Почему ты начал собирать эти тексты?
– Я обратил внимание, с какой одержимостью люди пишут безответные сообщения своим любимым, которые их бросили. В моем воображении телефон в конце концов не выдерживает, и эти сообщения начинают проникать в телефоны окружающих, как радиоактивное излучение. Тогда мы с одним хакером создали пиратскую сотовую сеть, к которой ты автоматически подключаешься при приближении к парковке и начинаешь получать сообщения с неизвестного номера. Это выглядело так, будто кто-то из близких просит тебя о помощи.
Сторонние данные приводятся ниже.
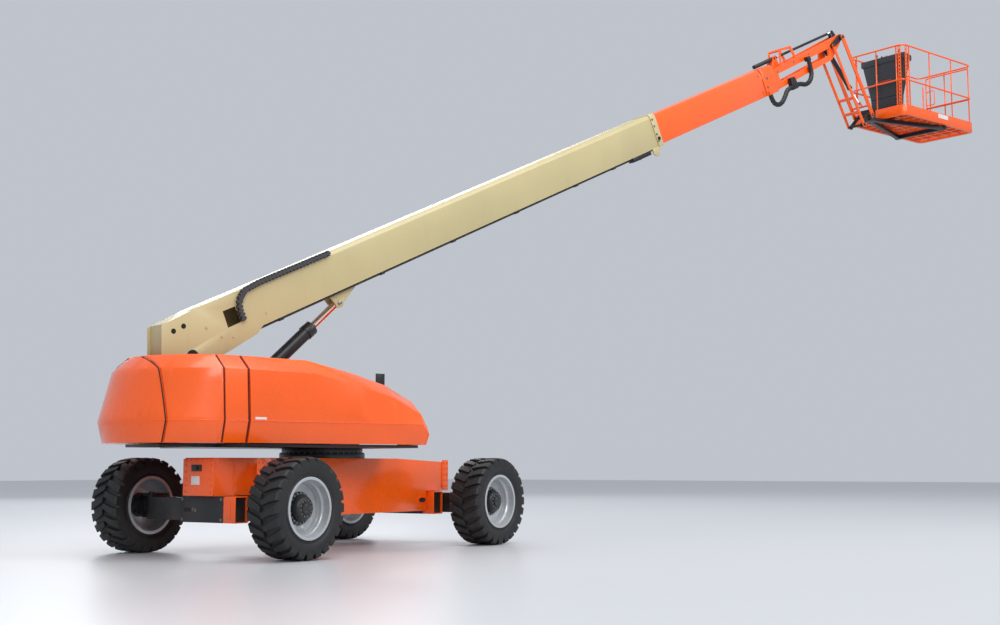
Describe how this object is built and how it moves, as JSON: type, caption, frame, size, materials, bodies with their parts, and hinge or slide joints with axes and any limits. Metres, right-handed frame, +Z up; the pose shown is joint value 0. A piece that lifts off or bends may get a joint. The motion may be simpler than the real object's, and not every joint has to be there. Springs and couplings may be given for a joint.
{
  "type": "telescopic boom lift with articulating jib",
  "caption": "Self-propelled telescopic boom lift: extending axles, slewing hooded turntable, nested boom sections, hanging parallelogram jib and a railed work platform.",
  "frame": {"origin": "on the ground under the slew axis, midway between the axles", "axes": "+X along the chassis towards end B, the end the boom points over; +Z up"},
  "size_m": [13.9993, 5.1735, 7.4242],
  "materials": {
    "orange": "gloss paint",
    "cream": "gloss paint",
    "black_metal": "satin paint",
    "tyre": "rubber",
    "rim_grey": "satin paint",
    "rod": "polished",
    "charcoal": "matte",
    "rubber": "matte"
  },
  "bodies": {
    "chassis": {"chassis_frame": "orange", "axle_housing_end_a": "black_metal", "axle_sleeves_end_a": "orange", "axle_housing_end_b": "black_metal", "axle_sleeves_end_b": "orange", "slew_ring_lower": "black_metal"},
    "beam_end_a_near_body": {"beam_end_a_near": "black_metal"},
    "knuckle_end_a_near_body": {"knuckle_end_a_near": "black_metal"},
    "wheel_end_a_near": {"tyre_end_a_near": "tyre", "rim_end_a_near": "rim_grey", "hub_end_a_near": "black_metal"},
    "beam_end_a_far_body": {"beam_end_a_far": "black_metal"},
    "knuckle_end_a_far_body": {"knuckle_end_a_far": "black_metal"},
    "wheel_end_a_far": {"tyre_end_a_far": "tyre", "rim_end_a_far": "rim_grey", "hub_end_a_far": "black_metal"},
    "beam_end_b_near_body": {"beam_end_b_near": "black_metal", "knuckle_end_b_near": "black_metal"},
    "wheel_end_b_near": {"tyre_end_b_near": "tyre", "rim_end_b_near": "rim_grey", "hub_end_b_near": "black_metal"},
    "beam_end_b_far_body": {"beam_end_b_far": "black_metal", "knuckle_end_b_far": "black_metal"},
    "wheel_end_b_far": {"tyre_end_b_far": "tyre", "rim_end_b_far": "rim_grey", "hub_end_b_far": "black_metal"},
    "turntable": {"slew_ring_upper": "black_metal", "turntable_frame": "orange", "ram_foot_pin": "black_metal", "tail_counterweight": "orange", "engine_block": "black_metal", "hydraulic_tank": "black_metal"},
    "hood_near_body": {"hood_near": "orange"},
    "hood_far_body": {"hood_far": "orange"},
    "base_boom_body": {"base_boom": "cream", "energy_chain": "black_metal"},
    "lift_barrel_body": {"lift_barrel": "black_metal"},
    "lift_rod_body": {"lift_rod": "rod"},
    "mid_boom_body": {"mid_boom": "orange"},
    "fly_boom_body": {"fly_boom": "orange", "fly_nose": "orange", "level_barrel": "black_metal", "hose_loop_lower": "rubber", "hose_loop_upper": "rubber", "hose_clamp": "black_metal"},
    "level_knuckle_body": {"level_knuckle": "orange"},
    "level_rod_body": {"level_rod": "rod"},
    "jib_front_body": {"jib_front_link": "orange"},
    "jib_rear_body": {"jib_rear_link": "orange"},
    "jib_barrel_body": {"jib_barrel": "black_metal"},
    "jib_rod_body": {"jib_rod": "rod"},
    "bracket_body": {"platform_bracket": "orange"},
    "platform_body": {"platform_swing_frame": "black_metal", "platform_floor": "orange", "platform_rails": "orange", "control_console": "charcoal"},
    "gate_body": {"platform_gate": "orange"}
  },
  "joints": [
    {"name": "extend_end_a_near", "type": "slide", "parent": "chassis", "child": "beam_end_a_near_body", "axis": [0, -1, 0], "range_m": [0, 0.28]},
    {"name": "steer_end_a_near", "type": "hinge", "parent": "beam_end_a_near_body", "child": "knuckle_end_a_near_body", "pos_m": [-1.524, -0.888, 0.47177], "axis": [0, 0, 1], "range_deg": [-35, 35]},
    {"name": "roll_end_a_near", "type": "hinge", "parent": "knuckle_end_a_near_body", "child": "wheel_end_a_near", "pos_m": [-1.524, -1.064, 0.47177], "axis": [0, 1, 0], "continuous": true},
    {"name": "extend_end_a_far", "type": "slide", "parent": "chassis", "child": "beam_end_a_far_body", "axis": [0, 1, 0], "range_m": [0, 0.28]},
    {"name": "steer_end_a_far", "type": "hinge", "parent": "beam_end_a_far_body", "child": "knuckle_end_a_far_body", "pos_m": [-1.524, 0.888, 0.47177], "axis": [0, 0, 1], "range_deg": [-35, 35]},
    {"name": "roll_end_a_far", "type": "hinge", "parent": "knuckle_end_a_far_body", "child": "wheel_end_a_far", "pos_m": [-1.524, 1.064, 0.47177], "axis": [0, 1, 0], "continuous": true},
    {"name": "extend_end_b_near", "type": "slide", "parent": "chassis", "child": "beam_end_b_near_body", "axis": [0, -1, 0], "range_m": [0, 0.28]},
    {"name": "roll_end_b_near", "type": "hinge", "parent": "beam_end_b_near_body", "child": "wheel_end_b_near", "pos_m": [1.524, -1.064, 0.47177], "axis": [0, 1, 0], "continuous": true},
    {"name": "extend_end_b_far", "type": "slide", "parent": "chassis", "child": "beam_end_b_far_body", "axis": [0, 1, 0], "range_m": [0, 0.28]},
    {"name": "roll_end_b_far", "type": "hinge", "parent": "beam_end_b_far_body", "child": "wheel_end_b_far", "pos_m": [1.524, 1.064, 0.47177], "axis": [0, 1, 0], "continuous": true},
    {"name": "slew", "type": "hinge", "parent": "chassis", "child": "turntable", "pos_m": [0, 0, 1.04], "axis": [0, 0, 1], "continuous": true},
    {"name": "hood_near_open", "type": "hinge", "parent": "turntable", "child": "hood_near_body", "pos_m": [-1.44336, 0.03105, 1.89], "axis": [-0.9613, 0.2756, 0], "range_deg": [0, 55]},
    {"name": "hood_far_open", "type": "hinge", "parent": "turntable", "child": "hood_far_body", "pos_m": [-1.24049, 0.73853, 1.89], "axis": [0.9613, -0.2756, 0], "range_deg": [0, 55]},
    {"name": "boom_lift", "type": "hinge", "parent": "turntable", "child": "base_boom_body", "pos_m": [-1.54571, 0.44322, 1.928], "axis": [-0.2756, -0.9613, 0], "range_deg": [-25.1, 49.9]},
    {"name": "lift_barrel_swing", "type": "hinge", "parent": "turntable", "child": "lift_barrel_body", "pos_m": [-1.33327, 0.38231, 1.2], "axis": [-0.2756, -0.9613, 0], "range_deg": [-20.31, 40.27]},
    {"name": "lift_rod_slide", "type": "slide", "parent": "lift_barrel_body", "child": "lift_rod_body", "axis": [0.7122, -0.2042, 0.6716], "range_m": [-0.2666, 0.527]},
    {"name": "mid_slide", "type": "slide", "parent": "base_boom_body", "child": "mid_boom_body", "axis": [0.8705, -0.2496, 0.4242], "range_m": [-1.84, 3.76]},
    {"name": "fly_slide", "type": "slide", "parent": "mid_boom_body", "child": "fly_boom_body", "axis": [0.8705, -0.2496, 0.4242], "range_m": [0, 5.6]},
    {"name": "level_pivot", "type": "hinge", "parent": "fly_boom_body", "child": "level_knuckle_body", "pos_m": [8.67431, -2.48732, 7.3125], "axis": [-0.2756, -0.9613, 0], "range_deg": [-50, 25.2]},
    {"name": "jib_lift", "type": "hinge", "parent": "level_knuckle_body", "child": "jib_front_body", "pos_m": [8.67431, -2.48732, 7.3125], "axis": [-0.2756, -0.9613, 0], "range_deg": [-8, 77]},
    {"name": "jib_rear_swing", "type": "hinge", "parent": "level_knuckle_body", "child": "jib_rear_body", "pos_m": [8.48206, -2.43219, 7.1365], "axis": [-0.2756, -0.9613, 0], "range_deg": [-8.1, 77.1]},
    {"name": "jib_foot_level", "type": "hinge", "parent": "jib_front_body", "child": "bracket_body", "pos_m": [9.35149, -2.6815, 6.21517], "axis": [-0.2756, -0.9613, 0], "range_deg": [-77.1, 8.1]},
    {"name": "platform_turn", "type": "hinge", "parent": "bracket_body", "child": "platform_body", "pos_m": [9.50529, -2.7256, 6.21517], "axis": [0, 0, 1], "range_deg": [-90, 90]},
    {"name": "level_rod_slide", "type": "slide", "parent": "fly_boom_body", "child": "level_rod_body", "axis": [0.8633, -0.2476, 0.4398], "range_m": [-0.0515, 0.0994]},
    {"name": "jib_barrel_swing", "type": "hinge", "parent": "level_knuckle_body", "child": "jib_barrel_body", "pos_m": [8.48206, -2.43219, 7.1365], "axis": [-0.2756, -0.9613, 0], "range_deg": [-7.27, 69.13]},
    {"name": "jib_rod_slide", "type": "slide", "parent": "jib_barrel_body", "child": "jib_rod_body", "axis": [0.702, -0.2013, -0.6831], "range_m": [-0.0308, 0.2708]},
    {"name": "gate_swing", "type": "hinge", "parent": "platform_body", "child": "gate_body", "pos_m": [11.33465, -2.73833, 6.71517], "axis": [0, 0, 1], "range_deg": [0, 90]}
  ],
  "couplings": [
    {"joint": "lift_barrel_swing", "follows": "boom_lift", "ratio": 0.805},
    {"joint": "lift_rod_slide", "follows": "boom_lift", "m_per_rad": 0.60161},
    {"joint": "level_pivot", "follows": "boom_lift", "ratio": -1},
    {"joint": "level_rod_slide", "follows": "boom_lift", "m_per_rad": 0.11071},
    {"joint": "jib_rear_swing", "follows": "jib_lift", "ratio": 1},
    {"joint": "jib_foot_level", "follows": "jib_lift", "ratio": -1},
    {"joint": "jib_barrel_swing", "follows": "jib_lift", "ratio": 0.89652},
    {"joint": "jib_rod_slide", "follows": "jib_lift", "m_per_rad": 0.19928}
  ]
}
Тысяча людей за два дня получили триста таких сообщений. Вдобавок к этой атаке я развесил по городу постеры с этими безумными текстами. Представь, ты получаешь сообщение на телефон и вдруг на улице наталкиваешься на тот же текст на постере. Так ты сам становишься параноиком!
Это вообще законно?
– Нет.
Что способно остановить тебя?
– Я делаю всё, чтобы ничто не смогло.
На убийство тоже способен пойти?
– Меня абсолютно не интересует убийство. Все мои идеи – это часть рутины, с которой мы встречаемся изо дня в день. Тут нет ничего экстравагантного. Мертвая крыса и голубь – это то, что мы постоянно видим на улицах. Бабочек и так продают для свадеб. Мух – для рыбаков. Консервированных лягушек – для лабораторий. Хакерская атака – да, несколько выбивается из списка, но она не причинила физического вреда. То же самое с нами делают накануне выборов, когда разные партии заваливают нас сообщениями. Но я не делаю того, что выходит за границы: я не занимаюсь порнографией – у меня нет цели показать труп.
Что из твоих работ представлено в Тель-Авиве сегодня?
– Моя новая работа – это результат сложного периода, когда я курил без остановки. У меня было чувство, что внутри моего тела курят восемьдесят человек. Я начал развивать эту идею, взял электронную сигарету и подсоединил её к молокоотсосу. Это как голодный безнадзорный ребенок, которому остается только курить, если он не получает молоко. Такой младенец-наркоман, взращенный сигаретой.
Мы нуждаемся во внимании других, как младенец нуждается в материнском соске. Я решил, что дым будет виться из цветов, как символ красоты нашего внутреннего голода. Тогда я собрал старые потрепанные цветы с парижского кладбища Пер-Лашез – они напоминали мне опаленные сигаретами рты.
Это же вандализм.
– Да, совершенно незаконно. Я подсоединил к цветам сигареты и молокоотсосы, в которые залил человеческий жир как символ сытого человека, толстеющего от переизбытка еды.
Где ты достал человеческий жир?
– Я год летал в разные места в поисках организации, которая согласится мне его предоставить. Согласных не нашлось, поэтому я привез жир – результат сразу трёх липосакций – из клиники Бангкока, где закон плохо регулирует такие вещи. Я сварил его на очень тихом огне, а потом провез в Израиль в контейнере для хранения косметики.
Ты подходишь для этого мира?
– Смотри, я одет, у меня есть квартира, телефон и кредитка. Я не сумасшедший – со мной все в порядке. Но в искусстве ты можешь увидеть разрыв между свободой воображения и тем, что общество от тебя ожидает. Я просто воплощаю в реальность свои фантазии. Это как заглянуть в мусорный пакет и обнаружить там целый мир. В любой грязи можно отыскать красоту.